Mitglieder. In den letzten 20 Jahren hat sich die Zahl im LSB deutlich erhöht. Ein stetiger Aufwärtstrend ist zu registrieren, der anhalten dürfte, weil das Interesse bei Senioren, aber auch in den jüngsten Jahrgängen, bedingt durch spezielle Initiativen (u. a. Kita-Gesellschaft „Kinder in Bewegung”), zunimmt. Das könnte sich weiter verstärken, wenn die Vereinbarung zwischen DOSB, Agentur für Arbeit und Jobcentern greift, dass bedürftige Kinder von Hartz IV-Empfängern mit einem Bildungs-Gutschein kostenlos in einem Verein Sport treiben können.
Breitensport-Aktivitäten. Im Vorfeld des ISTAF wird es auch 2011 auf dem Olympiapark-Gelände ein großes Festival geben, dass das letztjährige bei weitem in den Schatten stellen sollte, weil zum einen eine längere Vorbereitungszeit genutzt werden kann und der Termin nicht wieder in die Ferienzeit fällt. Wichtig ist, noch mehr Frauen im Sport und in ehrenamtlichen Funktionen einzubinden. Das dreijährige Förderprogramm läuft jetzt aus und wird durch eine ergänzende Initiative ersetzt.

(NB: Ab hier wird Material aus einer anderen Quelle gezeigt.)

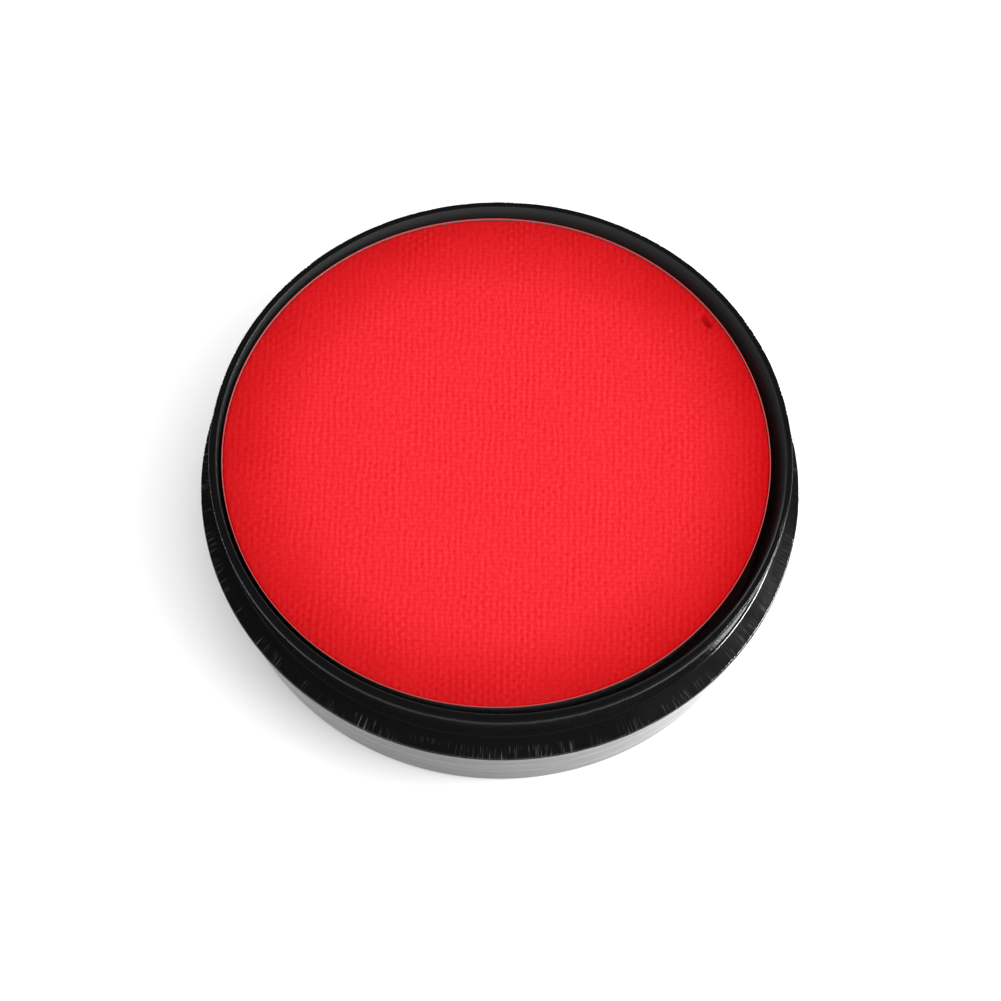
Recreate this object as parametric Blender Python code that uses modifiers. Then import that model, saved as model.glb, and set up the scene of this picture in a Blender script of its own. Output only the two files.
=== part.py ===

Großveranstaltungen. Nicht jedes Jahr kann man eine Leichtathletik-WM ausrichten, doch in den kommenden Monaten stehen eine Vielzahl hochkarätiger Veranstaltungen auf dem Programm: WM-Eisspeedway-Finale, EM im Turnen und im Schwimmen von Menschen mit Behinderung, Eröffnungsspiel der Fußball-WM der Frauen und die Klassiker wie Marathon, ISTAF, Eisschnelllauf- und Schwimm-Weltcup, Sechstagerennen. Dass sich Berlin langfristig um neue Topereignisse kümmern muss, steht außer Frage. Angedacht ist die Bewerbung um die Leichtathletik-Europameisterschaft 2018 und um ein Deutsches Turnfest.
Wünsche. Zunahme des Stellenwerts des Sports verbunden mit einer garantierten finanziellen Unterstützung durch die öffentliche Hand, Stärkung der Vereine durch innovative Ideen, Wiedergewinnung der Stabilität bei einigen unserer Spielsport-Mannschaften und Aufstieg von Hertha BSC in die 1. Bundesliga, denn Berlin ist die einzige europäische Metropole, in der der Fußball nicht erstklassig ist.